Whenever the Company shall become obligated, as described in the preceding paragraph, to issue shares of Common Stock upon exercise of or in exchange for Rights, the Company, at its option, may substitute therefor shares of Participating Preferred Stock, at a ratio of one one-thousandth of a share of Participating Preferred Stock for each share of Common Stock so issuable.
The Board of Directors of the Company may, at its option, at any time, redeem all (but not less than all) the then outstanding Rights at a price of $.001 per Right) (the “Redemption Price”), as provided in the Plan. Immediately upon the action of the Board of Directors of the Company electing to redeem the Rights, without any further action and without any notice, the right to exercise the Rights will terminate and each Right will thereafter represent only the right to receive the Redemption Price in cash for each Right so held.
The holders of Rights will, solely by reason of their ownership of Rights, have no rights as stockholders of the Company, including, without limitation, the right to vote or to receive dividends.

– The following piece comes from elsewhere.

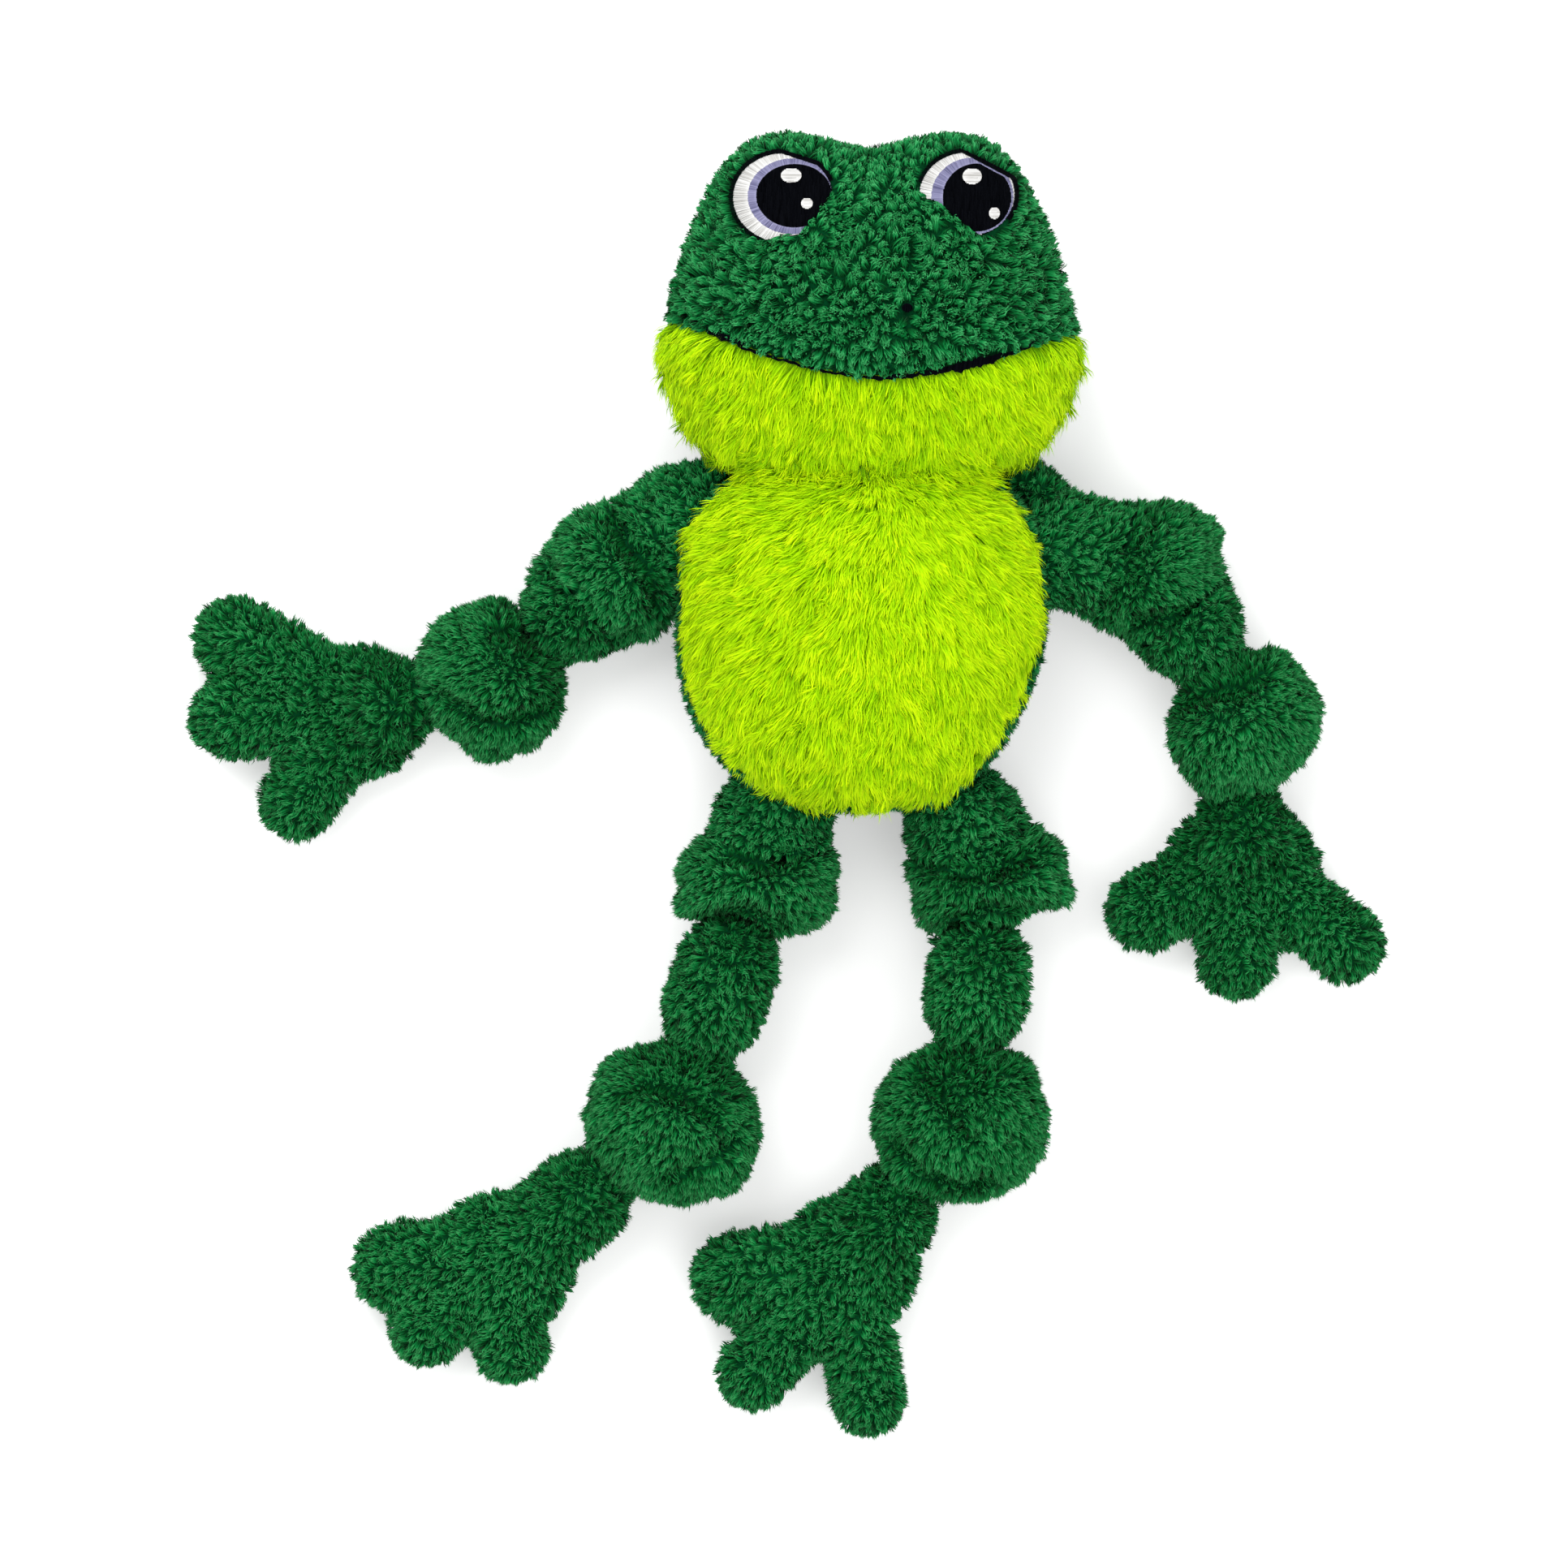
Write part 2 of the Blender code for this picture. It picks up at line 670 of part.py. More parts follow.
def build_arm(name, pose):
    """Sleeve, upper knot and tube move together; the lower knot and the hand each bend on their own."""
    first, second, third, paw = headings_of(pose)
    seat_share, spacing_share, hand_share = pose.reach_shares
    spacing = ARM_KNOT_SPACING * spacing_share

    shoulder = new_empty(f"{name}_shoulder", ROOT, seat_of(pose), first)
    knot_at = Vector((ARM_SEAT_TO_KNOT * seat_share, 0, 0))
    half_sizes = (ARM_UPPER_KNOT_HALF_LENGTH, ARM_UPPER_KNOT_HALF_WIDTH, knot_height())
    upper = Knot(knot_at, half_sizes, pose.upper_wrap_tilt)
    upper_knot = build_knot(f"{name}_upper_knot", shoulder, upper)

    sleeve_half = (ARM_SLEEVE_RADIUS,) * 2
    sleeve_end = inside_knot(upper, ARM_SLEEVE_RADIUS)
    sleeve_name = f"{name}_sleeve"
    sleeve = tube_form(
        sleeve_name, shoulder, (0, 0, 0), sleeve_end, sleeve_half, sleeve_half, TUBE_SEGMENTS, TUBE_RINGS
    )
    dress(sleeve, LIMB_CLOTH)
    cut_by_knot(sleeve, f"{name}_sleeve", shoulder, upper)
    seat = seat_cutters(name, shoulder, sleeve_end, ARM_SLEEVE_RADIUS)

    upper_centre = new_empty(f"{name}_upper_knot_centre", shoulder, knot_at, second - first)
    elbow_reach = spacing - ARM_LOWER_KNOT_HALF_LENGTH - socket_reach(ARM_TUBE_RADIUS)
    elbow_at = (elbow_reach, 0, 0)
    tube_half = (ARM_TUBE_RADIUS,) * 2
    tube = tube_form(
        f"{name}_tube", upper_centre, (SKIN, 0, 0), elbow_at, tube_half, tube_half, TUBE_SEGMENTS, TUBE_RINGS
    )
    dress(tube, LIMB_CLOTH)
    cut_by_knot(tube, f"{name}_tube", shoulder, upper)

    elbow = new_empty(f"{name}_elbow", upper_centre, elbow_at)
    build_forearm(name, pose, elbow, spacing - elbow_reach, third - second, paw - third, hand_share)
    return upper_knot, seat


def build_forearm(name, pose, elbow, knot_reach, bend, paw_turn, hand_share):
    lower_at = Vector((knot_reach, 0, 0))
    half_sizes = (ARM_LOWER_KNOT_HALF_LENGTH, ARM_LOWER_KNOT_HALF_WIDTH, knot_height())
    knot = build_knot(f"{name}_lower_knot", elbow, Knot(lower_at, half_sizes, pose.lower_wrap_tilt))
    cut_socket(knot, elbow, (0, 0, 0), ARM_TUBE_RADIUS)

    lower_centre = new_empty(f"{name}_lower_knot_centre", elbow, lower_at, bend)
    wrist_reach = ARM_LOWER_KNOT_HALF_LENGTH + socket_reach(WRIST_RADIUS)
    wrist_at = (wrist_reach, 0, WRIST_HEIGHT - LIMB_HEIGHT)
    wrist = new_empty(f"{name}_wrist", lower_centre, wrist_at)
    wrist_socket = ball_cutter(f"{name}_wrist_cutter", wrist, (0, 0, 0), (WRIST_RADIUS,) * 3)
    combine(knot, wrist_socket)
    build_paw(
        name.replace("arm", "hand"),
        wrist,
        paw_turn,
        HAND_REACH * hand_share - wrist_reach,
        (PALM_HALF_LENGTH, PALM_HALF_WIDTH * pose.palm_share),
        FINGER_REACH,
        FINGER_RADIUS,
        WRIST_RADIUS,
        pose.digit_shares,
    )


def build_leg(name, pose):
    """Sleeve and upper knot move together; the shin, the lower knot and the foot each bend on their own."""
    first, second, third, paw = headings_of(pose)
    seat_share, spacing_share, foot_share = pose.reach_shares
    spacing = LEG_KNOT_SPACING * spacing_share

    hip = new_empty(f"{name}_hip", ROOT, seat_of(pose), first)
    knot_at = Vector((LEG_SEAT_TO_KNOT * seat_share, 0, 0))
    half_sizes = (LEG_UPPER_KNOT_HALF_LENGTH, LEG_UPPER_KNOT_HALF_WIDTH, knot_height())
    upper = Knot(knot_at, half_sizes, pose.upper_wrap_tilt)
    upper_knot = build_knot(f"{name}_upper_knot", hip, upper)

    sleeve_half = (LEG_SLEEVE_RADIUS,) * 2
    sleeve_end = inside_knot(upper, LEG_SLEEVE_RADIUS)
    sleeve = tube_form(
        f"{name}_sleeve", hip, (0, 0, 0), sleeve_end, sleeve_half, sleeve_half, TUBE_SEGMENTS, TUBE_RINGS
    )
    dress(sleeve, LIMB_CLOTH)
    cut_by_knot(sleeve, f"{name}_sleeve", hip, upper)
    seat = seat_cutters(name, hip, sleeve_end, LEG_SLEEVE_RADIUS)

    upper_centre = new_empty(f"{name}_upper_knot_centre", hip, knot_at, second - first)
    knee_reach = LEG_UPPER_KNOT_HALF_LENGTH + socket_reach(LEG_TUBE_RADIUS)
    knee = new_empty(f"{name}_knee", upper_centre, (knee_reach, 0, 0))
    cut_socket(upper_knot, knee, (0, 0, 0), LEG_TUBE_RADIUS)

    shin_end = spacing - LEG_LOWER_KNOT_HALF_LENGTH - socket_reach(LEG_TUBE_RADIUS)
    shin_at = (shin_end - knee_reach, 0, 0)
    tube_half = (LEG_TUBE_RADIUS,) * 2
    shin = tube_form(
        f"{name}_shin", knee, (0, 0, 0), shin_at, tube_half, tube_half, TUBE_SEGMENTS, TUBE_RINGS
    )
    dress(shin, LIMB_CLOTH)

    ankle_knot = new_empty(f"{name}_shin_end", knee, shin_at)
    lower_at = Vector((spacing - shin_end, 0, 0))
    half_sizes = (LEG_LOWER_KNOT_HALF_LENGTH, LEG_LOWER_KNOT_HALF_WIDTH, knot_height())
    lower = Knot(lower_at, half_sizes, pose.lower_wrap_tilt)
    lower_knot = build_knot(f"{name}_lower_knot", ankle_knot, lower)
    cut_socket(lower_knot, ankle_knot, (0, 0, 0), LEG_TUBE_RADIUS)

    lower_centre = new_empty(f"{name}_lower_knot_centre", ankle_knot, lower_at, third - second)
    ankle_reach = LEG_LOWER_KNOT_HALF_LENGTH + socket_reach(ANKLE_RADIUS)
    ankle = new_empty(f"{name}_ankle", lower_centre, (ankle_reach, 0, WRIST_HEIGHT - LIMB_HEIGHT))
    combine(lower_knot, ball_cutter(f"{name}_ankle_cutter", ankle, (0, 0, 0), (ANKLE_RADIUS,) * 3))
    build_paw(
        name.replace("leg", "foot"),
        ankle,
        paw - third,
        FOOT_REACH * foot_share - ankle_reach,
        (SOLE_HALF_LENGTH, SOLE_HALF_WIDTH * pose.palm_share),
        TOE_REACH,
        TOE_RADIUS,
        ANKLE_RADIUS,
        pose.digit_shares,
    )
    return upper_knot, seat


def build_frog():
    limbs = []
    for name, pose in LIMB_POSES.items():
        build_limb = build_arm if name.endswith("arm") else build_leg
        limbs.append(build_limb(name, pose))
    pivot, neck_cutter = build_neck()
    build_torso(neck_cutter, limbs)
    build_face(build_head(pivot, neck_cutter))


build_frog()
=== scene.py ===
import json
import math
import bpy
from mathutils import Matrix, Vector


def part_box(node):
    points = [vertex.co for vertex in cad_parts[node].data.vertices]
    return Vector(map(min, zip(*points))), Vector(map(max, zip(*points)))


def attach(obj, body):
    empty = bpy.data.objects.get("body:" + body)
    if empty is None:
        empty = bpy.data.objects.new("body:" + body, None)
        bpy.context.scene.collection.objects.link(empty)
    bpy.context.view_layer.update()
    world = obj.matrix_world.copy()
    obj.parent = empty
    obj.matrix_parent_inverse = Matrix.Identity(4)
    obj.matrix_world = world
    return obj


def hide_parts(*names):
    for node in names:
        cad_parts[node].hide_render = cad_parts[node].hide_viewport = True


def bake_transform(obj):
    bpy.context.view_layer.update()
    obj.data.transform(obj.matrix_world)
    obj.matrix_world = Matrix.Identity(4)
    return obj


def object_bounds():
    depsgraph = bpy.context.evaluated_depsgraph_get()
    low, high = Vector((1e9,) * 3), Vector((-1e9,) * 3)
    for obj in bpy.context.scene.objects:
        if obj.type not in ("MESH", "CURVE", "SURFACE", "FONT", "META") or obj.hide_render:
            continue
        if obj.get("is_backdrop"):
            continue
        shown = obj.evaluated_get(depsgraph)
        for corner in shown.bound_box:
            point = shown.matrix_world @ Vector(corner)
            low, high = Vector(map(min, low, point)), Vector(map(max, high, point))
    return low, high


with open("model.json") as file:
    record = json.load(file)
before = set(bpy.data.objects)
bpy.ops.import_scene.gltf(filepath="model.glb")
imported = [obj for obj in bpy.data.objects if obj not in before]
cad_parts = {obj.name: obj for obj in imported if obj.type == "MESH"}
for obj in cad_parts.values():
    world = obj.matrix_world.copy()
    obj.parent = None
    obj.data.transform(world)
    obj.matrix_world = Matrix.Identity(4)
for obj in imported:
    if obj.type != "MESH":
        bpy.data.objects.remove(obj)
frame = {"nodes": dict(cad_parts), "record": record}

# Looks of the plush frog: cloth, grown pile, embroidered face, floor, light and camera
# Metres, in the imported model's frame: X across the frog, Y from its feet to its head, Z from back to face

import zlib
from collections import namedtuple

import bmesh
import bpy
import numpy as np
from mathutils import Vector
from mathutils.bvhtree import BVHTree
from mathutils.kdtree import KDTree

CAD_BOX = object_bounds()

# Camera: straight above the frog, far enough for little perspective
PIXEL = 0.0003064
ORIGIN_PIXEL = (1062, 790)
PICTURE_SIDE = 1932
FOCUS_HEIGHT = 0.045
LENS = 300.0
SENSOR = 36.0
VIEW_WIDTH = PICTURE_SIDE * PIXEL
CAMERA_DISTANCE = VIEW_WIDTH * LENS / SENSOR
VIEW_CENTRE = (
    (PICTURE_SIDE / 2 - ORIGIN_PIXEL[0]) * PIXEL,
    (ORIGIN_PIXEL[1] - PICTURE_SIDE / 2) * PIXEL,
)
CAMERA_PLACE = np.array([VIEW_CENTRE[0], VIEW_CENTRE[1], FOCUS_HEIGHT + CAMERA_DISTANCE])

# Cloth under the pile: how far it is drawn in from the solid, how thick and how fine it is
FLEECE_INSET = 0.0038
LIMB_INSET = 0.0027
LIME_INSET = 0.0042
CLOTH_THICKNESS = 0.0012
CLOTH_VOXEL = 0.0018
SMOOTHING_ROUNDS = 7
# The cloth is drawn in less where another solid is nearer than this
MEETING_REACH = 0.0045

# Pile near the floor and near the next piece: it is shorter where it has less room, down to a share
FLOOR_CLEARANCE = 0.0006
REACH_OF_NEIGHBOUR = 0.0065
LEAST_ROOM = 0.0008
CROWDED_SHARE = 0.6
BAKE_MAP = "OFBake"

# Folds: how wide and deep they are, how high above a piece's middle they are full, how much painted
# shade darkens the pile in them, and how much they shorten it
FOLD_WIDTH = 0.0036
FOLD_DEPTH = 0.0048
FOLD_TOP = 0.012
FOLD_SHADE = 0.50
FOLD_SHORTENING = 0.35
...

As of January 31, 2020, there were 65,903,157 shares of Common Stock issued (of which 62,400,184 shares were outstanding and 3,502,973 shares were held in treasury) and 26,140,603 shares reserved for issuance pursuant to employee benefit plans and the Company’s 5.50% convertible senior notes due 2021. As long as the Rights are attached to the Common Stock, the Company will issue one Right with each new share of Common Stock so that all such shares will have Rights attached.